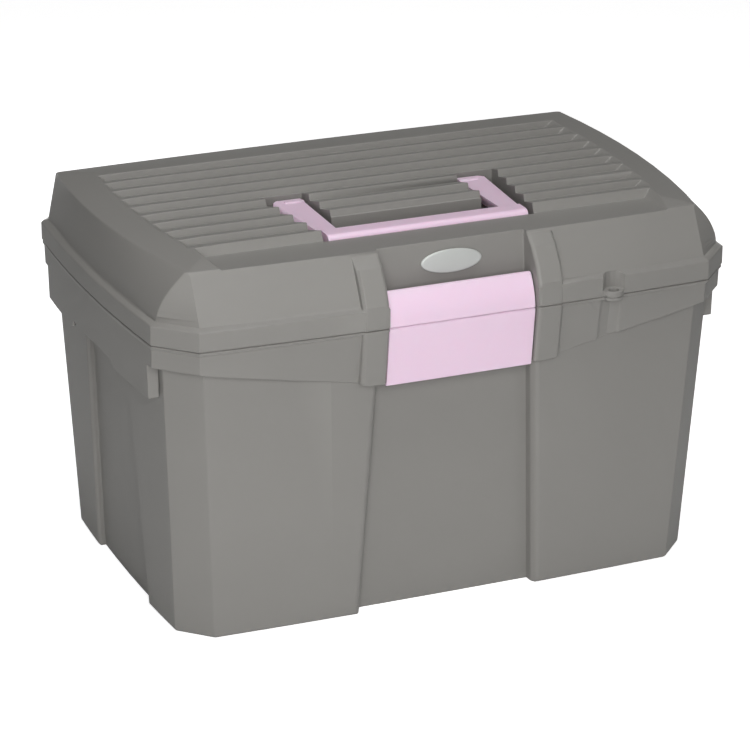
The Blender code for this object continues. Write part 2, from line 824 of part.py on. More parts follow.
def tub_post(side):
    """Post on the tub beside the latch opening."""
    wall = tub_plan(TUB_HEIGHT).front_at(OPENING_HALF)
    face = flange_plan().front_at(OPENING_HALF) + POST_PROUD
    foot = TUB_HEIGHT - SKIRT_DEPTH_POST
    outline = [
        (-wall + POST_ROOT, TUB_HEIGHT),
        (-face + BEAD_BEVEL, TUB_HEIGHT),
        (-face, TUB_HEIGHT - BEAD_BEVEL),
        (-face + POST_BEND_BACK, TUB_HEIGHT - POST_BEND),
        (-face + POST_FOOT_BACK, foot + POST_FOOT_LIFT),
        (-wall + POST_ROOT, foot),
    ]
    return post("tub_post", side, outline, (0, 1, 1, 1, 1, 0))


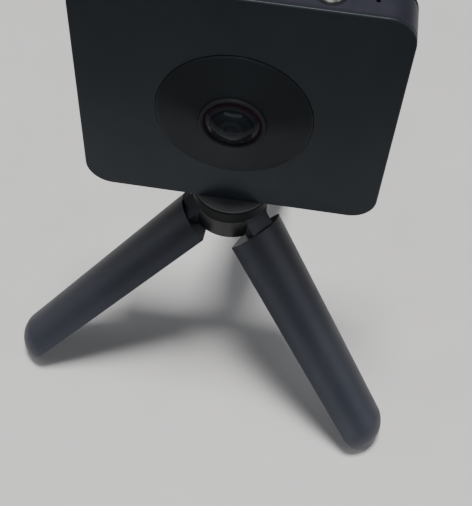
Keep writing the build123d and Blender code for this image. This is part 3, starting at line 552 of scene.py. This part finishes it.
def dress_insides():
    """What the slab holds."""
    paint(circuit_board(), "main_board", *named("_sensor_board"))
    epoxy = speckle("chip_epoxy", (0.014, 0.014, 0.015), (0.024, 0.024, 0.026), rough=0.45)
    paint(epoxy, "board_chips", "speaker", "shutter_switch", "side_switches")
    paint(speckle("battery_wrap", (0.42, 0.40, 0.34), (0.52, 0.50, 0.44), rough=0.34), "battery")
    plate = speckle("magnesium_plate", (0.30, 0.31, 0.32), (0.40, 0.41, 0.42), rough=0.38, metallic=0.9)
    paint(plate, "lens_chassis")
    shell = speckle("plated_shell", (0.48, 0.48, 0.47), (0.60, 0.60, 0.58), rough=0.28, metallic=1.0)
    paint(shell, "usb_port", "card_slot")
    paint(speckle("antenna_ceramic", (0.50, 0.44, 0.30), (0.58, 0.52, 0.38), rough=0.4), "wifi_antenna")
    brass = speckle("socket_brass", (0.42, 0.30, 0.13), (0.55, 0.40, 0.18), rough=0.30, metallic=1.0)
    paint(brass, "tripod_socket")


def dress_tripod():
    """The legs, the hub and what joins them to the slab."""
    legs = speckle("tripod_moulding", (0.0132, 0.0150, 0.0212), (0.0182, 0.0200, 0.0270), rough=0.47,
                   depth=0.03, gloss=0.46, gloss_tint=VIOLET)
    # Painted shade and light: the legs are darkened near the hub, where the slab shades them, and made paler
    # towards the feet, where more light falls.
    paler_outwards(legs, near=0.5, far=1.65, start=14 * MM, end=62 * MM)
    paint(legs, *named("leg_shell", "leg_cover"))
    hub = speckle("hub_moulding", (0.0088, 0.0099, 0.0112), (0.0127, 0.0138, 0.0154), rough=0.42, gloss=0.4)
    paint(hub, "hub", "hub_cap", "hinge_pins")
    ring = speckle("ring_moulding", (0.0048, 0.0058, 0.0064), (0.0072, 0.0083, 0.0091), rough=0.52,
                   gloss=0.14)
    paint(ring, "clamp_ring")
    pad = speckle("pad_rubber", (0.042, 0.044, 0.046), (0.054, 0.056, 0.058), rough=0.80, grain=3600)
    paint(pad, "friction_pad")
    foot = speckle("foot_rubber", (0.010, 0.010, 0.012), (0.015, 0.015, 0.017), rough=0.80, grain=3600)
    paint(foot, *named("foot_pad"))
    nylon = speckle("washer_nylon", (0.018, 0.018, 0.020), (0.026, 0.026, 0.028), rough=0.5)
    paint(nylon, "hinge_washers", "swivel_washer")
    steel = speckle("screw_steel", (0.42, 0.42, 0.43), (0.55, 0.55, 0.56), rough=0.30, metallic=1.0)
    paint(steel, "camera_screw", "screw_clip", *named("_screws"))


# ---------------------------------------------------------------- scene
aim_camera()
light_studio()
lay_floor()
dress_casing()
dress_lenses()
dress_insides()
dress_tripod()
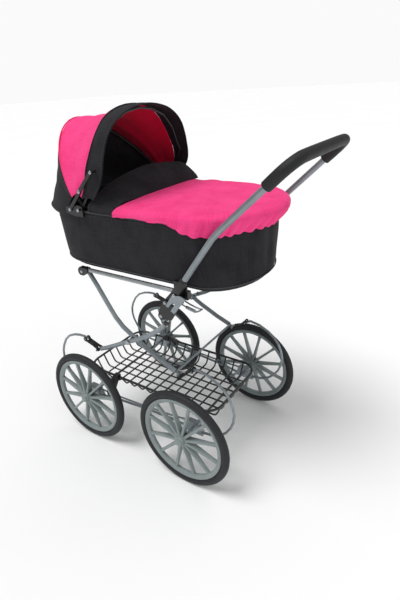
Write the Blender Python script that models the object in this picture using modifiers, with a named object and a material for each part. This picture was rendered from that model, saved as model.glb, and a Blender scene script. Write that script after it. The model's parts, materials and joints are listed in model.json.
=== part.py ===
"""Coach-style doll stroller: wire-sprung undercarriage, folding X frame, carrycot with hood."""
import math

import bmesh
import bpy
from mathutils import Matrix, Vector

# ---------------------------------------------------------------- driving sizes, metres
WHEEL_DIAMETER = 0.220
TYRE_SECTION = 0.0185
TRACK = 0.305                 # between the wheels' middle planes
WHEELBASE = 0.2735
DRAWN_WHEELBASE = 273.5       # mm, the side-view tables below are drawn for this wheelbase
DRAWN_AXLE = 110.0            # mm, height of the axles in the side-view tables
FRONT_AXLE_X = -0.1940        # puts the origin under the middle of the overall length

AXLE_DIAMETER = 0.006
HUB_DIAMETER = 0.022
HUB_CAP_DIAMETER = 0.016
HUB_INNER_SIDE = 0.0115       # hub end, from the wheel's middle plane towards the frame
HUB_OUTER_SIDE = 0.0125       # hub end, from the wheel's middle plane outwards
HUB_CAP_LENGTH = 0.005
RIM_DEPTH = 0.0085
RIM_WIDTH = 0.0105
SPOKES = 12

SPRING_WIRE = 0.0056
ROD_WIRE = 0.004
TUBE_DIAMETER = 0.010         # crossed frame tubes
RAIL_DIAMETER = 0.009
CROSSBAR_DIAMETER = 0.005
PIN_DIAMETER = 0.0044         # cross pins of the straps
STRAP_WIDTH = 0.013
STRAP_THICKNESS = 0.0034
OUTER_PLANE_INSET = 0.0265    # wheel plane to the plane of the outer crossed tube

BASKET_LENGTH = 0.367
BASKET_WIDTH = 0.1934
BASKET_CORNER = 0.034
BASKET_RIM_HEIGHT = 0.0358    # rim above the axles
BASKET_WIRE = 0.0037
BASKET_RIM_WIRE = 0.0055
BASKET_CELL = 0.0245
BASKET_FLARE = 0.012          # floor to rim, on every side
BASKET_LONG_WIRES = 7
BASKET_CROSS_WIRES = 13

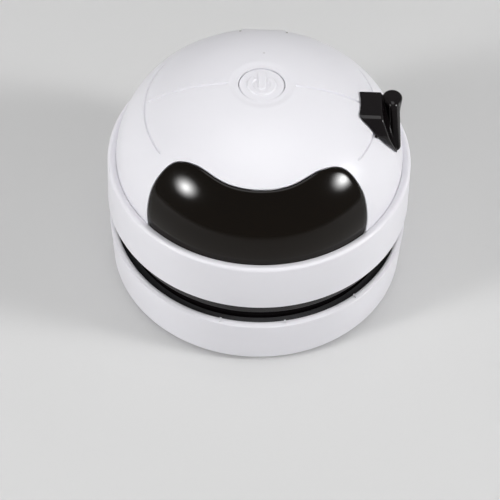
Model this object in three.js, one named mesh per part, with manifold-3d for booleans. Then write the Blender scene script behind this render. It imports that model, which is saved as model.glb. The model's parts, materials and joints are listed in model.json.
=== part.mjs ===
// Desktop mini vacuum cleaner, in millimetres.
// The origin is on the desk under the middle of the body. +Z is up, the smoked window faces -Y,
// the side port faces +X and the charging socket faces +Y.
import * as THREE from 'three';
import { mergeVertices } from 'three/addons/utils/BufferGeometryUtils.js';
import Module from 'manifold-3d';

const wasm = await Module();
wasm.setup();

// Gaps that fits share
const fitGap = 0.3;
const cutOverrun = 1;
const backDegrees = 90;
const frontDegrees = -90;

// Points of a rounded edge, as shares of its radius
const softShare = 0.3;
const leanShare = 0.6;
const lowShare = 0.15;

// Dome cover: a body of revolution with a superellipse for its profile
const domeRadius = 39.88;
const domeSpringHeight = 40.31;
const domeRise = 27.39;
const domeWall = 1.8;
const domeFootHeight = 27.9;
const domeWidthPowerShare = 0.8475;
const domeHeightPowerShare = 1.005;
const seamWidth = 0.5;
const seamDepth = 0.4;
const seamInnerMargin = 0.6;
const seamOuterInset = 10.08;
const arcSeamDrop = 9.4;
const arcSeamStartDegrees = 57.4;
const arcSeamEndDegrees = 121;

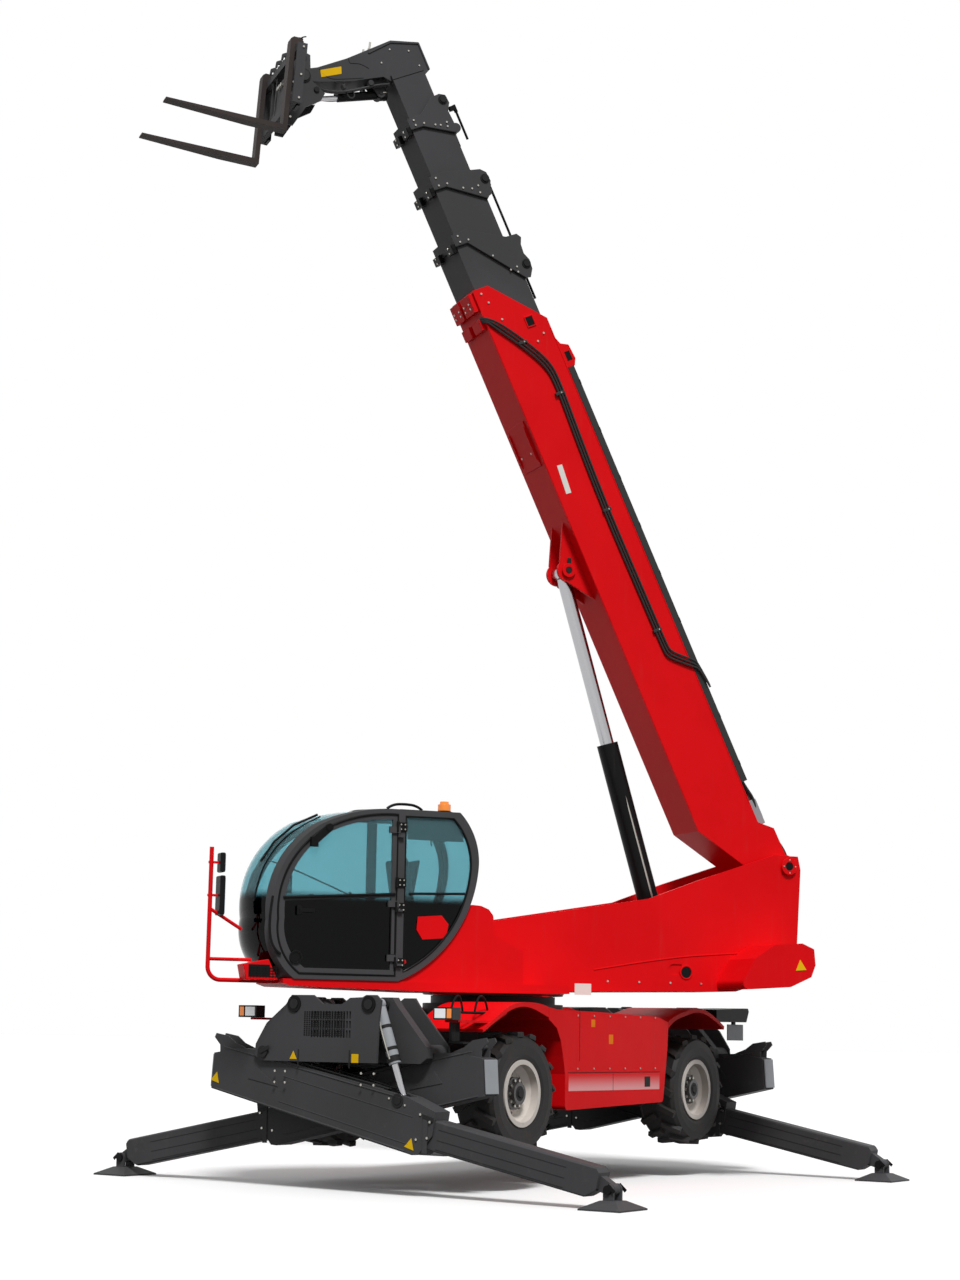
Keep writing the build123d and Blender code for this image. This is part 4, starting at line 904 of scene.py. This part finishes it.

Task to complete:
Take the line with "Model this object" and all lines after it through the end of the records, and write them out exactly; include nothing else.

Written solution:
Model this object in three.js, one named mesh per part, with manifold-3d for booleans. Then write the Blender scene script behind this render. It imports that model, which is saved as model.glb. The model's parts, materials and joints are listed in model.json.
=== part.mjs ===
// Desktop mini vacuum cleaner, in millimetres.
// The origin is on the desk under the middle of the body. +Z is up, the smoked window faces -Y,
// the side port faces +X and the charging socket faces +Y.
import * as THREE from 'three';
import { mergeVertices } from 'three/addons/utils/BufferGeometryUtils.js';
import Module from 'manifold-3d';

const wasm = await Module();
wasm.setup();

// Gaps that fits share
const fitGap = 0.3;
const cutOverrun = 1;
const backDegrees = 90;
const frontDegrees = -90;

// Points of a rounded edge, as shares of its radius
const softShare = 0.3;
const leanShare = 0.6;
const lowShare = 0.15;

// Dome cover: a body of revolution with a superellipse for its profile
const domeRadius = 39.88;
const domeSpringHeight = 40.31;
const domeRise = 27.39;
const domeWall = 1.8;
const domeFootHeight = 27.9;
const domeWidthPowerShare = 0.8475;
const domeHeightPowerShare = 1.005;
const seamWidth = 0.5;
const seamDepth = 0.4;
const seamInnerMargin = 0.6;
const seamOuterInset = 10.08;
const arcSeamDrop = 9.4;
const arcSeamStartDegrees = 57.4;
const arcSeamEndDegrees = 121;

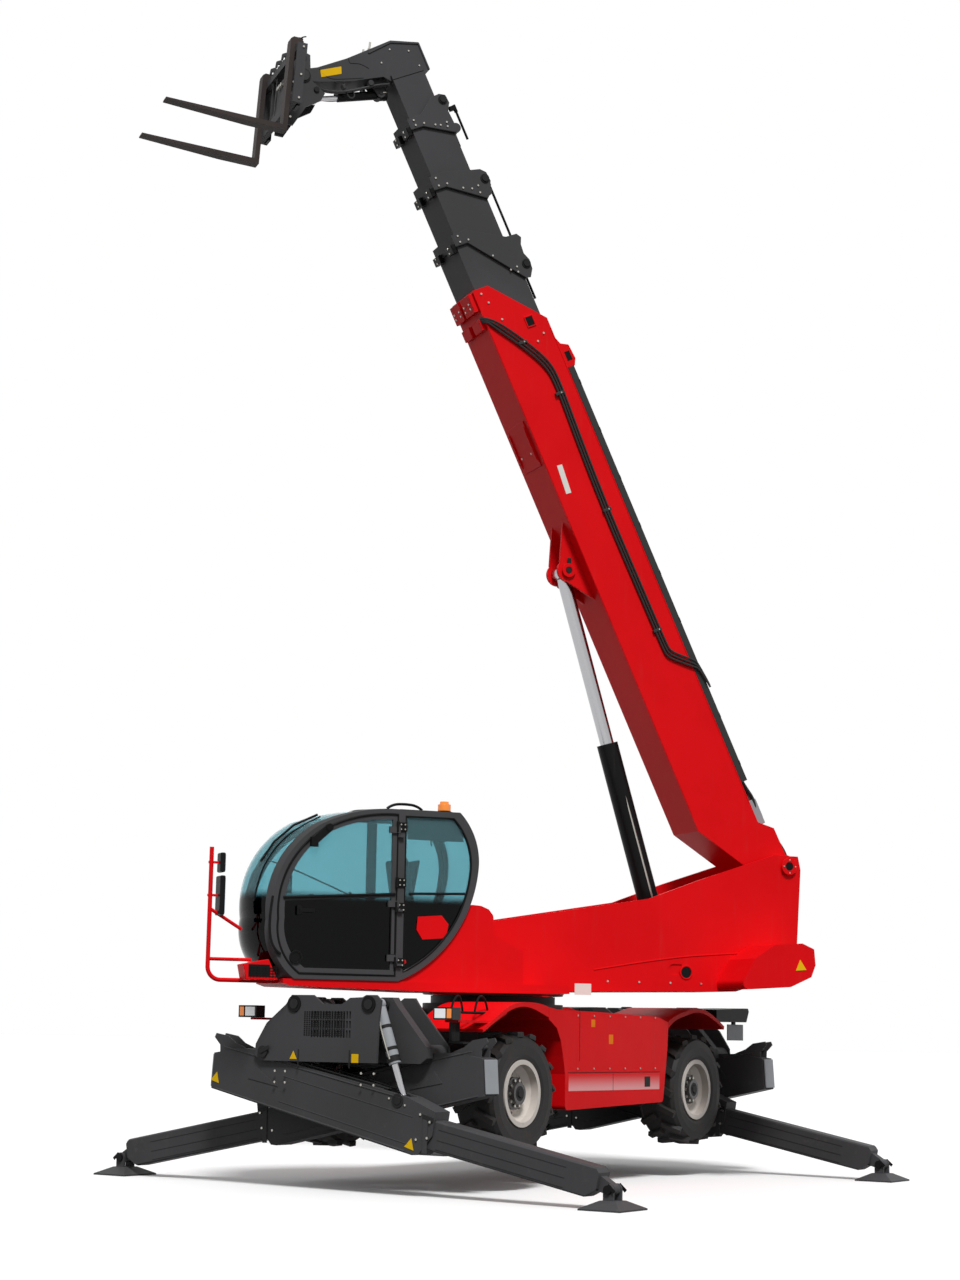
Keep writing the build123d and Blender code for this image. This is part 4, starting at line 904 of scene.py. This part finishes it.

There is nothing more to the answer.